I had done them in college, and seen Jerry Garcia come to life in a terrible Dead cover band, so I was really weary. The deal closer was that these particular shrooms were covered in Godiva chocolate. Kind of hard to say no to that level of culinary care, especially when you haven’t had dessert, which I hadn’t.
Everyone else was already on their third or fourth substance– fifth and sixth, if you include caffeine and nicotine. It was clear to me that as a responsible documentarian, I should be closer to my subjects authentic experience. Thankfully, they weren’t that strong.
I did switch from taking notes with a pen and paper to using the mic on my iPhone after that, though. It’s hard to write when you see twelve fingers. The problem is, I still can’t make out half of the shit I said. Between the laughter, malapropisms and general inaudibility resulting from massive group communication, many brilliant observations were indecipherable. One of the last comprehensible utterances was me saying, “I’m okay to drive!”

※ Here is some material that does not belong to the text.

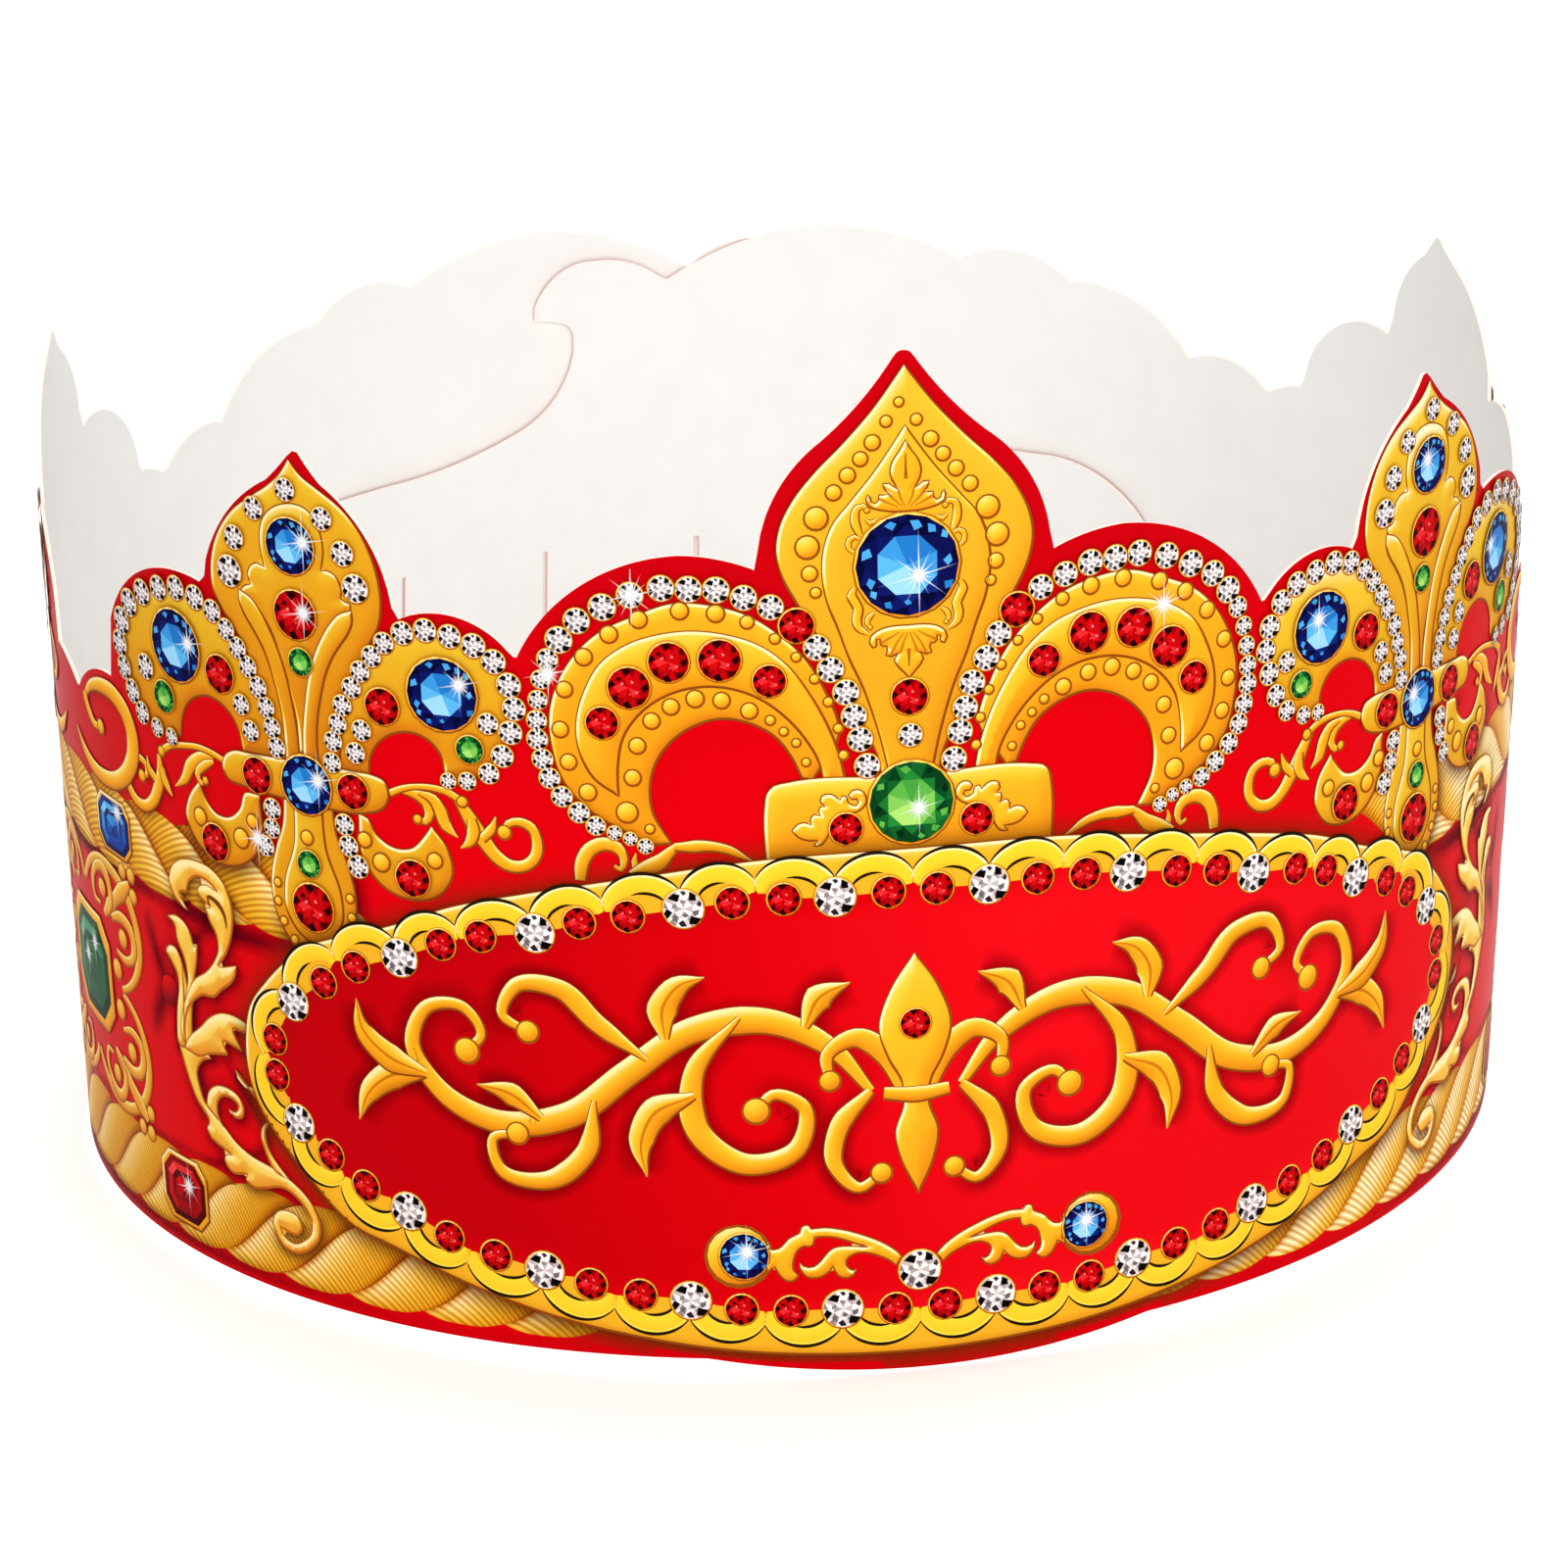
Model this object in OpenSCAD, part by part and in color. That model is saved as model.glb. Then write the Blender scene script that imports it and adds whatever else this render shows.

And it was true, relatively. Relative to Bry, who was at this point, drunk, high, wired, tripping, tweaked, and sleep deprived, I was stone cold sober, save the occasional dancing panda skittering across the windshield with a faceless blond in a red dress. Something about them made me feel safe.
I kept things under control for the most part, and patted myself on the back for the one thing I am always proud and thankful for when I’m out with old friends like Bryan; something I never ever take for granted for a single solitary second: no one died on my watch. At least, they hadn’t when I dropped them off at 6 am at the Chinatown rub-n-tug.
Could any of them get an erection at this point I wondered? I’m sure with a few blue pills, they’d be just fine. Not that Bry ever needs any kind of enhancement. He’s as virile as you get.
It’s one of the most attractive things about him, the ladies say. He can go all night. Just need to find the right gal who can keep up with him, or reel him in a bit. She’s out there, I’m sure. And after this seminal night, this turning point, I know for sure Bryan is ready for a real relationship.